* GIVEN INSTRUCTION
Copy every line of the data exactly, leaving nothing out.

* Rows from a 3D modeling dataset
>> BEGIN

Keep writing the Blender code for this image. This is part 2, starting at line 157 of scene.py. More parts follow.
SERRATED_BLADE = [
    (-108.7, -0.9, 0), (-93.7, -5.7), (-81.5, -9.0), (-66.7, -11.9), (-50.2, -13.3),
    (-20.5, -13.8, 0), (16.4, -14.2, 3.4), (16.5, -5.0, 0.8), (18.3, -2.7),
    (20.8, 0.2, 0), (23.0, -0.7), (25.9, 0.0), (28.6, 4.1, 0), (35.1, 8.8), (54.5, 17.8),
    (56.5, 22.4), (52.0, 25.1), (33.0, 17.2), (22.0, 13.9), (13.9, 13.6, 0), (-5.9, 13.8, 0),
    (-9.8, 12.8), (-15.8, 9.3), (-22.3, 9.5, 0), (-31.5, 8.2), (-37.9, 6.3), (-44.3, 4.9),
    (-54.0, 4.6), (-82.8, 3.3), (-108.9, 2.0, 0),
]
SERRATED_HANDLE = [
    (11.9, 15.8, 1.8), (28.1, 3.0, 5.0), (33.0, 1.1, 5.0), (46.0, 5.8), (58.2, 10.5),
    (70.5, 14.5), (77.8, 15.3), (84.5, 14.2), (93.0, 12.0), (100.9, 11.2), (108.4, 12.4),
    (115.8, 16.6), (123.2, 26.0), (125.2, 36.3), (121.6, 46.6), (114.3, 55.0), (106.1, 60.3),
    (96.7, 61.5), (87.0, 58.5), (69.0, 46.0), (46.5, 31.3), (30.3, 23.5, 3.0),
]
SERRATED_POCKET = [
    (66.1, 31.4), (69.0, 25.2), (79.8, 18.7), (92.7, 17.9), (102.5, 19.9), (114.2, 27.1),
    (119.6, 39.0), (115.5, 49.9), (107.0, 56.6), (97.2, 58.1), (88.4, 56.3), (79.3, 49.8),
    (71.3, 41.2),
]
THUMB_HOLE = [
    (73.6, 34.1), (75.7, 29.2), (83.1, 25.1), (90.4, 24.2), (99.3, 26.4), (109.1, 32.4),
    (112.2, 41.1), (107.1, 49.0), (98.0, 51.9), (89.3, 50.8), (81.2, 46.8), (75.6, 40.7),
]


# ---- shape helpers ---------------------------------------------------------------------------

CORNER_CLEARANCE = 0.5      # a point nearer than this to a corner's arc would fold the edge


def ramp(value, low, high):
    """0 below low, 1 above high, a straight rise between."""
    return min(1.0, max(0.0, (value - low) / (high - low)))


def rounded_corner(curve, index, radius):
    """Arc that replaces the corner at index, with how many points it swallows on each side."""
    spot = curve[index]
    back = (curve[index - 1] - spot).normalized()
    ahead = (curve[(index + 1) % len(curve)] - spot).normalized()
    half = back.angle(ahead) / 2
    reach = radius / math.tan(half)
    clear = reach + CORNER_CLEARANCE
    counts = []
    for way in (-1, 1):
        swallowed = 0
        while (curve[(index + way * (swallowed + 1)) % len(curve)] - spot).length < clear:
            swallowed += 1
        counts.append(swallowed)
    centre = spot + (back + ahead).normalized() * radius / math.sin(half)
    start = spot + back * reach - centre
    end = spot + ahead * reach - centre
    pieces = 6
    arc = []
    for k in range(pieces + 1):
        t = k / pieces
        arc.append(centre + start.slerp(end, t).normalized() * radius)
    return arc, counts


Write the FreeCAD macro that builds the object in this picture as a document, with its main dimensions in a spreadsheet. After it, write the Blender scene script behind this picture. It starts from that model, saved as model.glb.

>> END

* RESULT
Keep writing the Blender code for this image. This is part 2, starting at line 157 of scene.py. More parts follow.
SERRATED_BLADE = [
    (-108.7, -0.9, 0), (-93.7, -5.7), (-81.5, -9.0), (-66.7, -11.9), (-50.2, -13.3),
    (-20.5, -13.8, 0), (16.4, -14.2, 3.4), (16.5, -5.0, 0.8), (18.3, -2.7),
    (20.8, 0.2, 0), (23.0, -0.7), (25.9, 0.0), (28.6, 4.1, 0), (35.1, 8.8), (54.5, 17.8),
    (56.5, 22.4), (52.0, 25.1), (33.0, 17.2), (22.0, 13.9), (13.9, 13.6, 0), (-5.9, 13.8, 0),
    (-9.8, 12.8), (-15.8, 9.3), (-22.3, 9.5, 0), (-31.5, 8.2), (-37.9, 6.3), (-44.3, 4.9),
    (-54.0, 4.6), (-82.8, 3.3), (-108.9, 2.0, 0),
]
SERRATED_HANDLE = [
    (11.9, 15.8, 1.8), (28.1, 3.0, 5.0), (33.0, 1.1, 5.0), (46.0, 5.8), (58.2, 10.5),
    (70.5, 14.5), (77.8, 15.3), (84.5, 14.2), (93.0, 12.0), (100.9, 11.2), (108.4, 12.4),
    (115.8, 16.6), (123.2, 26.0), (125.2, 36.3), (121.6, 46.6), (114.3, 55.0), (106.1, 60.3),
    (96.7, 61.5), (87.0, 58.5), (69.0, 46.0), (46.5, 31.3), (30.3, 23.5, 3.0),
]
SERRATED_POCKET = [
    (66.1, 31.4), (69.0, 25.2), (79.8, 18.7), (92.7, 17.9), (102.5, 19.9), (114.2, 27.1),
    (119.6, 39.0), (115.5, 49.9), (107.0, 56.6), (97.2, 58.1), (88.4, 56.3), (79.3, 49.8),
    (71.3, 41.2),
]
THUMB_HOLE = [
    (73.6, 34.1), (75.7, 29.2), (83.1, 25.1), (90.4, 24.2), (99.3, 26.4), (109.1, 32.4),
    (112.2, 41.1), (107.1, 49.0), (98.0, 51.9), (89.3, 50.8), (81.2, 46.8), (75.6, 40.7),
]


# ---- shape helpers ---------------------------------------------------------------------------

CORNER_CLEARANCE = 0.5      # a point nearer than this to a corner's arc would fold the edge


def ramp(value, low, high):
    """0 below low, 1 above high, a straight rise between."""
    return min(1.0, max(0.0, (value - low) / (high - low)))


def rounded_corner(curve, index, radius):
    """Arc that replaces the corner at index, with how many points it swallows on each side."""
    spot = curve[index]
    back = (curve[index - 1] - spot).normalized()
    ahead = (curve[(index + 1) % len(curve)] - spot).normalized()
    half = back.angle(ahead) / 2
    reach = radius / math.tan(half)
    clear = reach + CORNER_CLEARANCE
    counts = []
    for way in (-1, 1):
        swallowed = 0
        while (curve[(index + way * (swallowed + 1)) % len(curve)] - spot).length < clear:
            swallowed += 1
        counts.append(swallowed)
    centre = spot + (back + ahead).normalized() * radius / math.sin(half)
    start = spot + back * reach - centre
    end = spot + ahead * reach - centre
    pieces = 6
    arc = []
    for k in range(pieces + 1):
        t = k / pieces
        arc.append(centre + start.slerp(end, t).normalized() * radius)
    return arc, counts


Write the FreeCAD macro that builds the object in this picture as a document, with its main dimensions in a spreadsheet. After it, write the Blender scene script behind this picture. It starts from that model, saved as model.glb.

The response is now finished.